Your task is to quote exactly the run of lines that starts at the line containing "Continue the OpenSCAD" and ends at the line containing "skin: float = 0.0", including both.

◆ **The records**
※

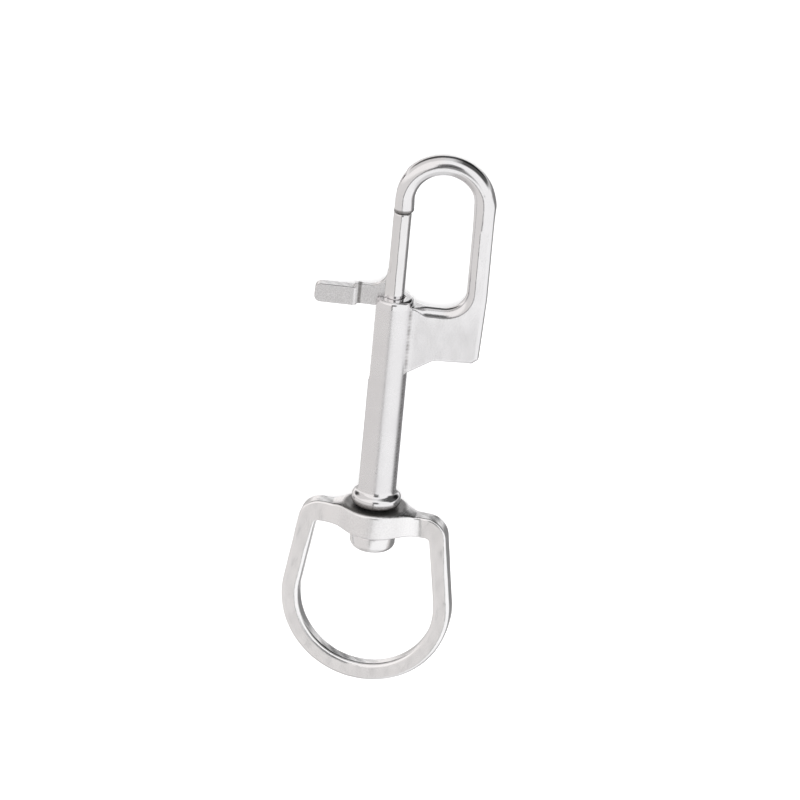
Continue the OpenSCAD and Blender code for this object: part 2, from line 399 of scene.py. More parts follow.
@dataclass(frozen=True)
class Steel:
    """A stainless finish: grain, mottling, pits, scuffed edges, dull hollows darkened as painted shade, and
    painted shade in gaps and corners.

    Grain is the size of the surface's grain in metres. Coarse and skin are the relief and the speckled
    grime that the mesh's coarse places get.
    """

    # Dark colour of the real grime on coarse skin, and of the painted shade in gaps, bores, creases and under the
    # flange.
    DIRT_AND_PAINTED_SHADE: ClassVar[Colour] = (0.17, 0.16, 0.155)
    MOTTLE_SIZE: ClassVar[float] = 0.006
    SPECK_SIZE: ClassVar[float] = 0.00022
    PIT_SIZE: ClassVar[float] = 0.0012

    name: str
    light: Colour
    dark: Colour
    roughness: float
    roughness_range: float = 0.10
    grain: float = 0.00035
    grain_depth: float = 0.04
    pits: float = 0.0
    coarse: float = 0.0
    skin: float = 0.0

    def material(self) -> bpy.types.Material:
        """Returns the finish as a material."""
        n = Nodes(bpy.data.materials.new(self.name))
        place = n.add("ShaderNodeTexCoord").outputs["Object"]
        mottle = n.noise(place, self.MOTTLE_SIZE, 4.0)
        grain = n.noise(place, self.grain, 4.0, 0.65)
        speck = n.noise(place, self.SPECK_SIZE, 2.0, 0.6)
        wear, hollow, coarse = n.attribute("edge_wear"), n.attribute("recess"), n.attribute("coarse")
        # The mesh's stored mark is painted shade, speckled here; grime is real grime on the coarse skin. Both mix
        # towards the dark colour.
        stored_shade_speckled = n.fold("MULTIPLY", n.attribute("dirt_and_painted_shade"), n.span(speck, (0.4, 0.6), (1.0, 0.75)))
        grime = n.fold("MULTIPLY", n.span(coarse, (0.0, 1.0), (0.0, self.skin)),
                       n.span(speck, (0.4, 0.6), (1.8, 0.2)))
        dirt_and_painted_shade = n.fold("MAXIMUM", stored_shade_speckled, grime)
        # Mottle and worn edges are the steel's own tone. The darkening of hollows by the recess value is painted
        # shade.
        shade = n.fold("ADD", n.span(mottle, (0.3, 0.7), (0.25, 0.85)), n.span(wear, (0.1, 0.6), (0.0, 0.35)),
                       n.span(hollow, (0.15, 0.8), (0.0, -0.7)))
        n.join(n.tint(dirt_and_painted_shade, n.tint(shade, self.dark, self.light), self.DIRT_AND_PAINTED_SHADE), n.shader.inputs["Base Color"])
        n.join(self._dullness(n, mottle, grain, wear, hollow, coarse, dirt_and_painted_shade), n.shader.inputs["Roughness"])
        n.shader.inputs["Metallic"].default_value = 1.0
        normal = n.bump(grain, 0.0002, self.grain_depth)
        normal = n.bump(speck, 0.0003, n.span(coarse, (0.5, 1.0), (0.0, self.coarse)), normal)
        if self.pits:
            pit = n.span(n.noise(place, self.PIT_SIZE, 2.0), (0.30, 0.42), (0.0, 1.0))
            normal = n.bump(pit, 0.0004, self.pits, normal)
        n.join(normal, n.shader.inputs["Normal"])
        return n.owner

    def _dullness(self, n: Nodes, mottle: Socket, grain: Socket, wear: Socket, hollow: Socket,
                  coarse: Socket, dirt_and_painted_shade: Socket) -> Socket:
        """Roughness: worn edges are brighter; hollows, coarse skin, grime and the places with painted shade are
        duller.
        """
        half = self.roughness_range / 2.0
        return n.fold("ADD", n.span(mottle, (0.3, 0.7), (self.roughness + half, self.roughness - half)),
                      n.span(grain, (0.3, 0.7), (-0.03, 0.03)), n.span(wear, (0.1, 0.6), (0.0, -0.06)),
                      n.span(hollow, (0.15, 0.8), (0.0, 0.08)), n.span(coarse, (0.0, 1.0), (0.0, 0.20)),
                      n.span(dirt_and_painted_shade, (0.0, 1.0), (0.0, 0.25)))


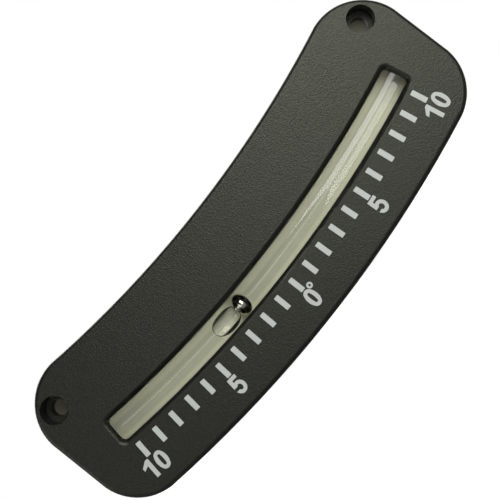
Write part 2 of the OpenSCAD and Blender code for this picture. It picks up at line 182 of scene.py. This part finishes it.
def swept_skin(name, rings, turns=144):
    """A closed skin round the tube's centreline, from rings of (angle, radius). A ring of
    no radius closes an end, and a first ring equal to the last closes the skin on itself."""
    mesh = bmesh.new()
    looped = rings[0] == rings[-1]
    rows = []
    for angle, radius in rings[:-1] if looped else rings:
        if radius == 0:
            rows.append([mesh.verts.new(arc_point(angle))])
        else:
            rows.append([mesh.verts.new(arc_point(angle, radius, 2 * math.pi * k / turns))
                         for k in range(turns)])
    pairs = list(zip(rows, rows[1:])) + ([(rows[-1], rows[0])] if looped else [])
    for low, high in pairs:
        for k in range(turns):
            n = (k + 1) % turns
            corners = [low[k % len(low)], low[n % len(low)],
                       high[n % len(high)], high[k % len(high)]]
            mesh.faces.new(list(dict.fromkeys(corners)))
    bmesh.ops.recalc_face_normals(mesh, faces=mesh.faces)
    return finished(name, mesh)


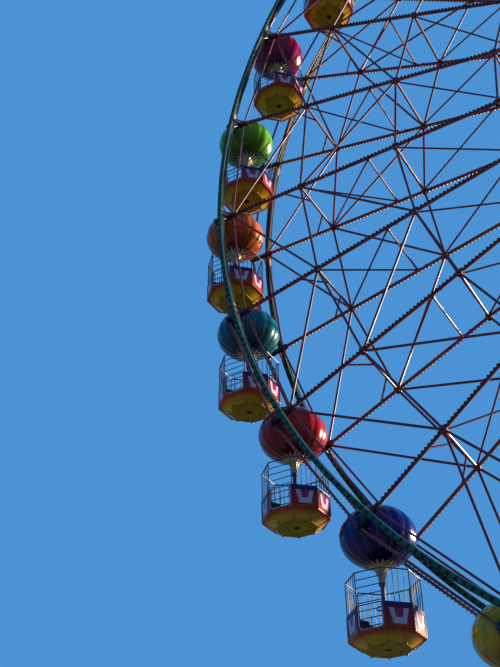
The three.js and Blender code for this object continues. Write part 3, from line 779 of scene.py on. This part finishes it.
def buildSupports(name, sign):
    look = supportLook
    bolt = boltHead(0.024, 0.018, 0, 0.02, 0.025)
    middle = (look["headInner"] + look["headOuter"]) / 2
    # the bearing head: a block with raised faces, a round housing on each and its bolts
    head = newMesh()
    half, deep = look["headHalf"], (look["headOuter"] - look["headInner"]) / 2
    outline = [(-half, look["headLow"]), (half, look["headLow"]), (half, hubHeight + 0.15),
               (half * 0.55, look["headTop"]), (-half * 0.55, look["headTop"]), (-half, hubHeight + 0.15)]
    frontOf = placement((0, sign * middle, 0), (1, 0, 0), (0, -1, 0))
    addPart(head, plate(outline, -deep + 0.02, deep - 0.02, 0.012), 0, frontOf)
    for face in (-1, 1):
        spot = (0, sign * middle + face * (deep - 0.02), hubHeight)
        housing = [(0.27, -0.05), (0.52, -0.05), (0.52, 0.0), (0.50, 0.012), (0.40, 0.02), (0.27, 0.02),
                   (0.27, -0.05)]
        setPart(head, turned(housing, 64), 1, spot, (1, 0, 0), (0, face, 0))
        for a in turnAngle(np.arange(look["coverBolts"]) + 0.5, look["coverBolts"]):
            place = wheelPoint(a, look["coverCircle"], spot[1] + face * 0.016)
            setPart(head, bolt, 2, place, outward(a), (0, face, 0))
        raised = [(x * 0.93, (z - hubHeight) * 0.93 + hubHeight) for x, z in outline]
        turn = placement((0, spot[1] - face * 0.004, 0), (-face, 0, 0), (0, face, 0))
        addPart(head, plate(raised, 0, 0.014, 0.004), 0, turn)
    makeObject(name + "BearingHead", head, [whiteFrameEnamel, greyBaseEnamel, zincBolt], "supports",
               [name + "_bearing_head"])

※

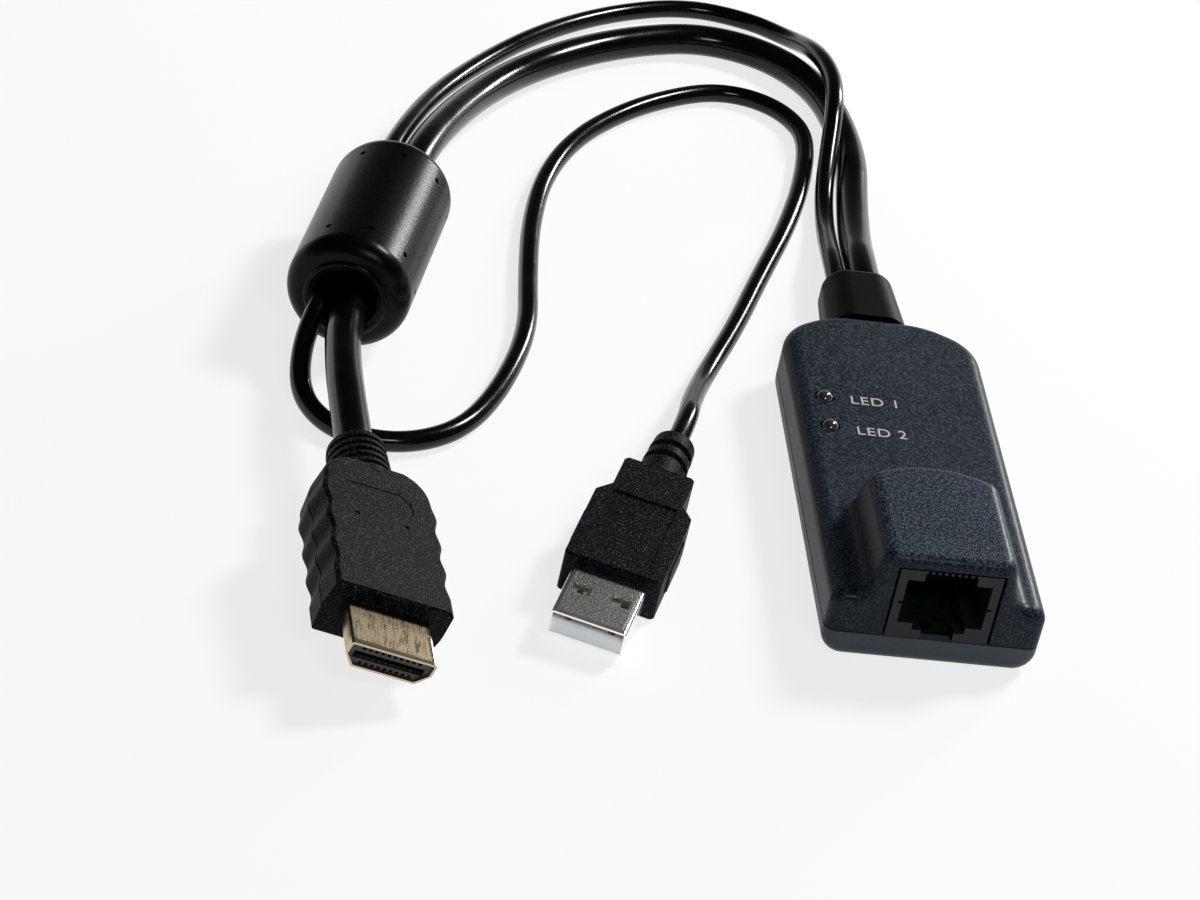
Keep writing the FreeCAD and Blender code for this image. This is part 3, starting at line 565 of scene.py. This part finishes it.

※

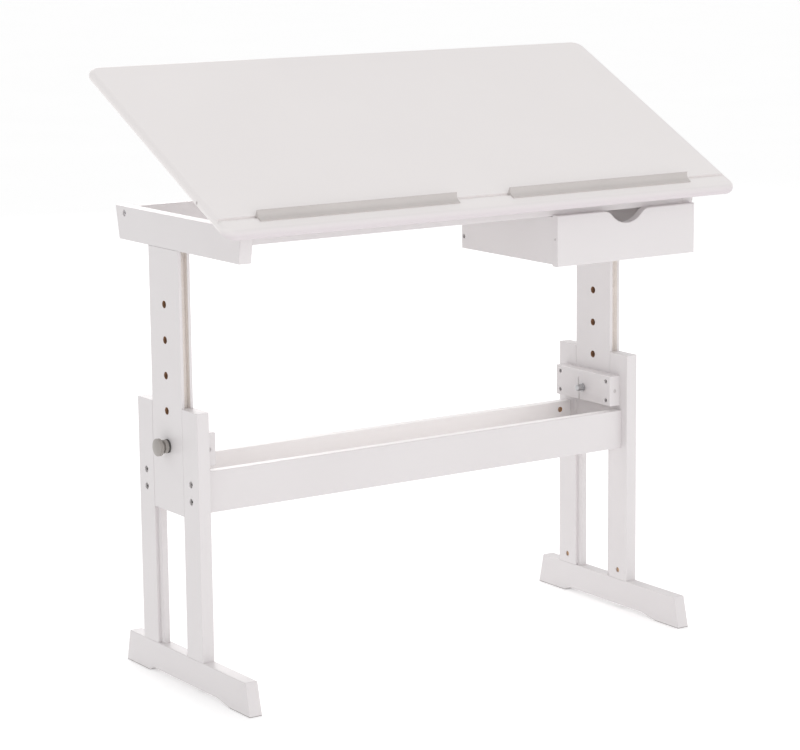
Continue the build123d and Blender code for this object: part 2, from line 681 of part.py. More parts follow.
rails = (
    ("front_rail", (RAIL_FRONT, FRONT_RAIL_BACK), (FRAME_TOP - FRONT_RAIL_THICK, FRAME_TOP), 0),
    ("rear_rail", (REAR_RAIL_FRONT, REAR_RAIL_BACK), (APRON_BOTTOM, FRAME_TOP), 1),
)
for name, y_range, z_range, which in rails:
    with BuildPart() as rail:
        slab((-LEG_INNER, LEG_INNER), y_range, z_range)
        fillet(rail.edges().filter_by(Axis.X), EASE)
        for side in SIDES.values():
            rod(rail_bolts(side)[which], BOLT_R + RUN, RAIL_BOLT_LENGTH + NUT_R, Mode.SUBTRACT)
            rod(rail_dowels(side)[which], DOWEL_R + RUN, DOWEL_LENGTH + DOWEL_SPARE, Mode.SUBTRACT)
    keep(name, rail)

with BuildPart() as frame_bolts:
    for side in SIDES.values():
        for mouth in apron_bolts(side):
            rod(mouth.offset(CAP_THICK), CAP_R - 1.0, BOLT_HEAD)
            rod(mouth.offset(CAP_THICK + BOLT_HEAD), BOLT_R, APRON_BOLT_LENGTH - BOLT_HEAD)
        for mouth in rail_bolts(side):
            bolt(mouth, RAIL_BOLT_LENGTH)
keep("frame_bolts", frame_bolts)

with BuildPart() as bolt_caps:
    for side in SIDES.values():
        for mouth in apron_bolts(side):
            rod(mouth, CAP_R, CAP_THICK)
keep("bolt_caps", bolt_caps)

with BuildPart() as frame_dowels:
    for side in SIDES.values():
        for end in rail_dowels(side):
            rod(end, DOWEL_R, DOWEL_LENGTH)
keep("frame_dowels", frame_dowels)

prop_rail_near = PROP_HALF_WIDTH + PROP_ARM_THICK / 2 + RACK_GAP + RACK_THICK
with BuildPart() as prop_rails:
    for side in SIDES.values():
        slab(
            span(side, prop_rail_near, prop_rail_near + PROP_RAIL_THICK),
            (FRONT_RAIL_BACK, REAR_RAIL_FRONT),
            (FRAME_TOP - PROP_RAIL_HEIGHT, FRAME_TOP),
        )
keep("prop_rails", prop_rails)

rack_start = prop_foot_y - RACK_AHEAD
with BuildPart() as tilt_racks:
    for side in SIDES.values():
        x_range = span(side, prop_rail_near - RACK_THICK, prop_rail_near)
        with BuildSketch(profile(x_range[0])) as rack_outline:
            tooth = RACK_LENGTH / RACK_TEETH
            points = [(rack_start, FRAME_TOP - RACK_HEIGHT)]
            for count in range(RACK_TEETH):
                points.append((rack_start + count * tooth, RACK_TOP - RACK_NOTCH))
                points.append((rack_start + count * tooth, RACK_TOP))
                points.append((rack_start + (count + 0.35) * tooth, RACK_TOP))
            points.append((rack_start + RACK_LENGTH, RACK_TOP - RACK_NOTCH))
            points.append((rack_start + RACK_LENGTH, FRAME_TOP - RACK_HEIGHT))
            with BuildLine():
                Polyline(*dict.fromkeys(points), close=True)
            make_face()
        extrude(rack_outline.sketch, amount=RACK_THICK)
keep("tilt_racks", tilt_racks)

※

◆ **Complete answer**
Continue the OpenSCAD and Blender code for this object: part 2, from line 399 of scene.py. More parts follow.
@dataclass(frozen=True)
class Steel:
    """A stainless finish: grain, mottling, pits, scuffed edges, dull hollows darkened as painted shade, and
    painted shade in gaps and corners.

    Grain is the size of the surface's grain in metres. Coarse and skin are the relief and the speckled
    grime that the mesh's coarse places get.
    """

    # Dark colour of the real grime on coarse skin, and of the painted shade in gaps, bores, creases and under the
    # flange.
    DIRT_AND_PAINTED_SHADE: ClassVar[Colour] = (0.17, 0.16, 0.155)
    MOTTLE_SIZE: ClassVar[float] = 0.006
    SPECK_SIZE: ClassVar[float] = 0.00022
    PIT_SIZE: ClassVar[float] = 0.0012

    name: str
    light: Colour
    dark: Colour
    roughness: float
    roughness_range: float = 0.10
    grain: float = 0.00035
    grain_depth: float = 0.04
    pits: float = 0.0
    coarse: float = 0.0
    skin: float = 0.0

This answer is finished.